Encerra o dossiê o artigo Love’s crossing through self-emptying language: Augustine of Hippo’s confessio and Adélia Prado’s mystical poetry, de Davi C. Ribeiro Lin. O autor destaca a noção de travessia, como metáfora geográfica para a jornada interior em Adélia Prado e Agostinho de Hipona.

Além do dossiê, o presente número apresenta também sete textos na seção de temática livre.

Em O sofrimento dá o que pensar: teologia pública em diálogo com a literatura marginal, Jefferson Zeferino e Marcio Luiz Fernandes destacam a noção tracyana de clássico como contribuição aos estudos em teologia e literatura, valorizando a antropologia literária presente em narrativas marginais como provocação ao pensamento teológico.

Danilo Mendes, com o artigo intitulado Teofania e niilismo: leituras zizekianas de um haicai de Adélia Prado, relaciona literatura e filosofia da religião.

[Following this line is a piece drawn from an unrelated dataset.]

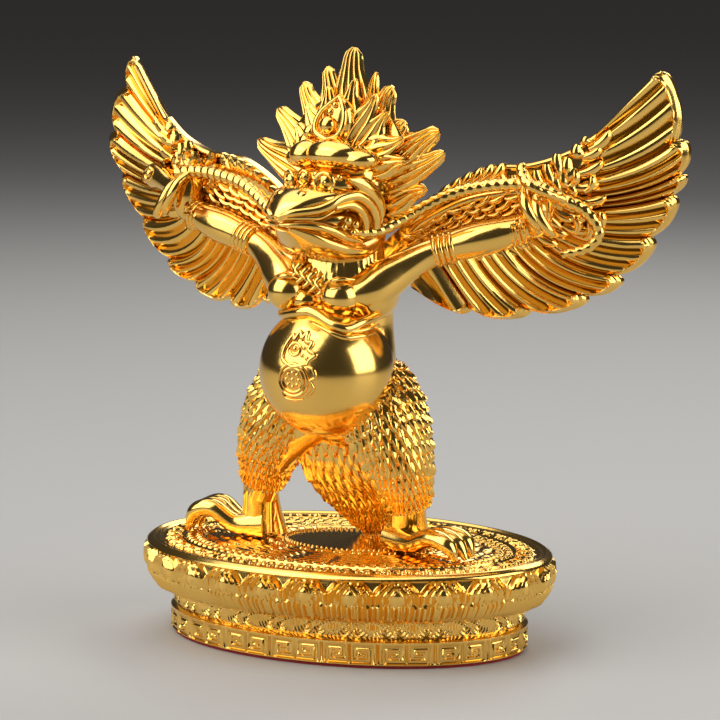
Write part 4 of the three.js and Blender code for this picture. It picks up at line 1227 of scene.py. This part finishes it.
def keep_whole_body(piece):
    """Leaves only the largest connected skin, so no crumb or sealed pocket stays."""
    mesh = piece.data
    count = len(mesh.vertices)
    edges = np.empty(len(mesh.edges) * 2, dtype=np.int64)
    mesh.edges.foreach_get("vertices", edges)
    edges = edges.reshape(-1, 2)
    label = np.arange(count)
    while True:
        lower = np.minimum(label[edges[:, 0]], label[edges[:, 1]])
        spread = label.copy()
        np.minimum.at(spread, edges[:, 0], lower)
        np.minimum.at(spread, edges[:, 1], lower)
        spread = spread[spread]
        if np.array_equal(spread, label):
            break
        label = spread
    largest = np.bincount(label).argmax()
    work = bmesh.new()
    work.from_mesh(mesh)
    work.verts.ensure_lookup_table()
    crumbs = [work.verts[i] for i in np.flatnonzero(label != largest)]
    bmesh.ops.delete(work, geom=crumbs, context="VERTS")
    work.to_mesh(mesh)
    work.free()


def limit_triangles(piece, most):
    """Thins the flattest places until the piece has no more triangles than the limit."""
    triangles = sum(len(face.vertices) - 2 for face in piece.data.polygons)
    if triangles <= most:
        return
    modifier = piece.modifiers.new("thin", "DECIMATE")
    modifier.ratio = most / triangles
    modifier.use_collapse_triangulate = True
    apply_modifiers([piece])
    remove_fins(piece.data)


def remove_fins(mesh):
    """Takes off the single faces that thinning leaves standing on an edge of the closed skin."""
    work = bmesh.new()
    work.from_mesh(mesh)
    while True:
        fins = [face for face in work.faces if any(edge.is_boundary for edge in face.edges)]
        if not fins:
            break
        bmesh.ops.delete(work, geom=fins, context="FACES")
    work.to_mesh(mesh)
    work.free()


def finish_shading(piece, material, sharp_degrees):
    mesh = piece.data
    mesh.materials.clear()
    mesh.materials.append(material)
    mesh.shade_smooth()
    mesh.set_sharp_from_angle(angle=math.radians(sharp_degrees))


def garuda_solids():
    """Every closed solid of the figure, in the order in which they are joined."""
    solids = [trunk()] + belly() + chest() + legs() + tail()
    solids += skull() + beak() + eyes() + crown()
    for side in (-1, 1):
        solids += cheek(side) + [wing_slab(side), leading_rim(side)] + covert_rows(side)
        solids += arm(side) + hand(side) + snake(side)
    return solids + snake_loop() + snake_head()


# Materials

GOLD_DEEP = (0.95, 0.57, 0.125, 1)
GOLD_PALE = (1.0, 0.635, 0.165, 1)
GOLD_PATCH_SCALE = 60
GOLD_GRAIN_SCALE = 420
GOLD_ROUGHNESS = (0.12, 0.2)
GRAIN_STRENGTH = 0.11
GRAIN_DEPTH = 0.0002
FELT_DARK = (0.18, 0.012, 0.014, 1)
FELT_LIGHT = (0.42, 0.03, 0.03, 1)
FELT_FIBRE_SCALE = 900
FELT_ROUGHNESS = 0.95
FLOOR_COLOUR = (0.46, 0.45, 0.43, 1)
FLOOR_ROUGHNESS = 0.6


def new_material(name):
    material = bpy.data.materials.new(name)
    material.use_nodes = True
    return material, material.node_tree, material.node_tree.nodes["Principled BSDF"]


def noise(tree, coordinates, scale, detail):
    """The strength of a noise over the piece's own coordinates."""
    node = tree.nodes.new("ShaderNodeTexNoise")
    node.inputs["Scale"].default_value = scale
    node.inputs["Detail"].default_value = detail
    tree.links.new(coordinates.outputs["Object"], node.inputs["Vector"])
    return node.outputs["Fac"]


def blend_colours(tree, share, first, second):
    """A ramp node that runs from the first colour to the second."""
    tone = tree.nodes.new("ShaderNodeValToRGB")
    tone.color_ramp.elements[0].color = first
    tone.color_ramp.elements[1].color = second
    tree.links.new(share, tone.inputs["Fac"])
    return tone


def gold_material():
    """Polished plating: soft patches of tone and gloss, and a faint cast grain."""
    material, tree, shader = new_material("polished_gold")
    coordinates = tree.nodes.new("ShaderNodeTexCoord")
    patches = noise(tree, coordinates, GOLD_PATCH_SCALE, 4)
    grain = noise(tree, coordinates, GOLD_GRAIN_SCALE, 3)
    tone = blend_colours(tree, patches, GOLD_DEEP, GOLD_PALE)
    tone.color_ramp.elements[0].position = 0.3
    tone.color_ramp.elements[1].position = 0.75
    gloss = tree.nodes.new("ShaderNodeMapRange")
    gloss.inputs["To Min"].default_value = GOLD_ROUGHNESS[0]
    gloss.inputs["To Max"].default_value = GOLD_ROUGHNESS[1]
    bump = tree.nodes.new("ShaderNodeBump")
    bump.inputs["Strength"].default_value = GRAIN_STRENGTH
    bump.inputs["Distance"].default_value = GRAIN_DEPTH
    shader.inputs["Metallic"].default_value = 1.0
    tree.links.new(patches, gloss.inputs["Value"])
    tree.links.new(grain, bump.inputs["Height"])
    tree.links.new(tone.outputs["Color"], shader.inputs["Base Color"])
    tree.links.new(gloss.outputs["Result"], shader.inputs["Roughness"])
    tree.links.new(bump.outputs["Normal"], shader.inputs["Normal"])
    return material


def felt_material():
    material, tree, shader = new_material("red_felt")
    coordinates = tree.nodes.new("ShaderNodeTexCoord")
    fibres = noise(tree, coordinates, FELT_FIBRE_SCALE, 5)
    tone = blend_colours(tree, fibres, FELT_DARK, FELT_LIGHT)
    shader.inputs["Roughness"].default_value = FELT_ROUGHNESS
    tree.links.new(tone.outputs["Color"], shader.inputs["Base Color"])
    return material


def floor_material():
    material, _, shader = new_material("pale_floor")
    shader.inputs["Base Color"].default_value = FLOOR_COLOUR
    shader.inputs["Roughness"].default_value = FLOOR_ROUGHNESS
    return material


# Stage

CAMERA_AZIMUTH = math.radians(24.3)
CAMERA_ELEVATION = math.radians(8.6)
CAMERA_DISTANCE = 0.7
CAMERA_LENS = 148.6
CAMERA_SHIFT = 0.00308
CAMERA_TARGET = (CAMERA_SHIFT * math.cos(CAMERA_AZIMUTH), CAMERA_SHIFT * math.sin(CAMERA_AZIMUTH), 0.0666)
LIGHT_TARGET = (0, 0, 0.07)
STUDIO_COLOUR = (0.045, 0.043, 0.042, 1)
FLOOR_HALF_WIDTH = 12


def place_camera():
    data = bpy.data.cameras.new("camera")
    data.lens = CAMERA_LENS
    data.sensor_width = 36
    camera = bpy.data.objects.new("camera", data)
    back = np.array([math.sin(CAMERA_AZIMUTH) * math.cos(CAMERA_ELEVATION),
                     -math.cos(CAMERA_AZIMUTH) * math.cos(CAMERA_ELEVATION), math.sin(CAMERA_ELEVATION)])
    camera.location = np.array(CAMERA_TARGET) + back * CAMERA_DISTANCE
    camera.rotation_euler = (math.pi / 2 - CAMERA_ELEVATION, 0, CAMERA_AZIMUTH)
    bpy.context.scene.collection.objects.link(camera)
    bpy.context.scene.camera = camera


def area_light(name, location, size, power):
    data = bpy.data.lights.new(name, "AREA")
    data.shape = "RECTANGLE"
    data.size, data.size_y = size
    data.energy = power
    light = bpy.data.objects.new(name, data)
    light.location = location
    direction = np.array(LIGHT_TARGET, float) - np.array(location, float)
    distance = np.linalg.norm(direction)
    tilt = math.acos(-direction[2] / distance)
    light.rotation_euler = (tilt, 0, math.atan2(direction[0], -direction[1]) + math.pi)
    bpy.context.scene.collection.objects.link(light)


def stage():
    """The pale floor, the dim studio round it and four soft boxes."""
    bpy.context.scene.view_settings.view_transform = "Standard"
    mesh = bpy.data.meshes.new("floor")
    half = FLOOR_HALF_WIDTH
    corners = [(-half, -half, 0), (half, -half, 0), (half, half, 0), (-half, half, 0)]
    mesh.from_pydata(corners, [], [(0, 1, 2, 3)])
    floor = bpy.data.objects.new("floor", mesh)
    mesh.materials.append(floor_material())
    bpy.context.scene.collection.objects.link(floor)
    world = bpy.data.worlds.new("studio")
    world.use_nodes = True
    world.node_tree.nodes["Background"].inputs["Color"].default_value = STUDIO_COLOUR
    bpy.context.scene.world = world
    area_light("left_box", (-0.42, -0.56, 0.6), (1.0, 1.05), 7.6)
    area_light("right_box", (0.76, 0.02, 0.36), (0.6, 0.62), 3.6)
    area_light("top_box", (-0.2, 0.05, 0.9), (1.0, 1.0), 5)
    area_light("back_box", (0.05, 0.7, 0.55), (0.7, 0.3), 2)


TRIANGLE_LIMIT = 192000
FIGURE_CREASE_DEGREES = 38
PLINTH_CREASE_DEGREES = 50

place_camera()
stage()
gold = gold_material()
felt = felt_material()

figure = join_solids("garuda_cast", garuda_solids(), SOLE_LEVEL)
cut_flat(figure, SOLE_LEVEL)
keep_whole_body(figure)
limit_triangles(figure, TRIANGLE_LIMIT)
finish_shading(figure, gold, FIGURE_CREASE_DEGREES)
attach(figure, "root")
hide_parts("garuda_figure")

plinth = join_solids("lotus_plinth_cast", plinth_solids(), PLINTH_BOTTOM)
keep_whole_body(plinth)
limit_triangles(plinth, TRIANGLE_LIMIT)
finish_shading(plinth, gold, PLINTH_CREASE_DEGREES)
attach(plinth, "root")
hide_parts("lotus_plinth")

felt_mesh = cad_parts["felt_pad"].data
felt_mesh.materials.clear()
felt_mesh.materials.append(felt)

A partir da poetisa mineira, o autor elabora um entrelaçamento entre niilismo e teofania em que se tematiza o nada proveniente de Deus.

O artigo A ausente presença, de Cleide Maria de Oliveira, oferece uma contribuição aos estudos em teologia e literatura por meio de um exercício de interpretação de poemas de Hilda Hilst que tematiza o desejo da presença de um Deus que está ausente.

Neffertite Marques Costa, em Os diferentes olhares sobre Monte Santo, o coração místico do sertão baiano, apresenta as narrativas que circundam a Guerra de Canudos, mais especificamente, aquelas ligadas ao município de Monte Santo. Entre outros, a autora destaca as contribuições da literatura de cordel e de Euclides da Cunha.

O texto O Imaginário no Sermão pelo Sucesso das Armas de Portugal contra as de Holanda, de Padre Antônio Vieira, de autoria de Alair Matilde Naves, busca contextualizar o sermão, considerando o imaginário religioso do período colonial e a discussão acerca de um mito fundador brasileiro.

Rita de Cassia Scocca Luckner, no texto A profanação do ser da guerra e da guerra do ser: uma releitura da obra O prisioneiro, de Erico Verissimo, por um viés teológico-literário, com base em autores como Mikhail Bakhtin, Walter Benjamin e Giorgio Agamben, destaca a linguagem como desveladora de realidades.

Por fim, o texto A presença do cântico dos cânticos na obra de Juan de la Cruz, de autoria de Cicero Cunha Bezerra e Josilene Simões Carvalho Bezerra, propõe a obra de Juan de la Cruz como meio para a hermenêutica da tradição bíblica.

Gostaríamos de concluir este editorial agradecendo o empenho de toda equipe editorial, organizadores, avaliadores e autores. Não somente a pesquisa se fortalece quando feita em redes, mas também a publicização destas investigações se beneficia da atuação de uma comunidade acadêmica engajada. Reflete essa teia de relações que possibilita a publicação desse número a pluralidade de instituições aqui representadas: Universidade Federal do Rio de Janeiro, Universidade de São Paulo, Universidade Federal de São Paulo, Universidad Autónoma de la Ciudad de México, Universidad Complutense de Madrid, Faculdade de Teologia Metodista Livre, Pontifícia Universidade Católica de Minas Gerais, Universidade Estadual do Mato Grosso do Sul, Universidade Federal da Paraíba, Universidade Federal de Sergipe, Universidade de Brasília, Universidad Autónoma de Madrid, Universidade Federal de Juiz de Fora, Pontifícia Universidade Católica de Campinas, Universidade Federal de Santa Catarina, Faculdade Jesuíta, Katholike Universiteit Leuven, Centro Federal de Educação Tecnológica de Minas Gerais, Universidade Metodista de São Paulo, Pontifícia Universidade Católica de São Paulo e Pontifícia Universidade Católica do Paraná.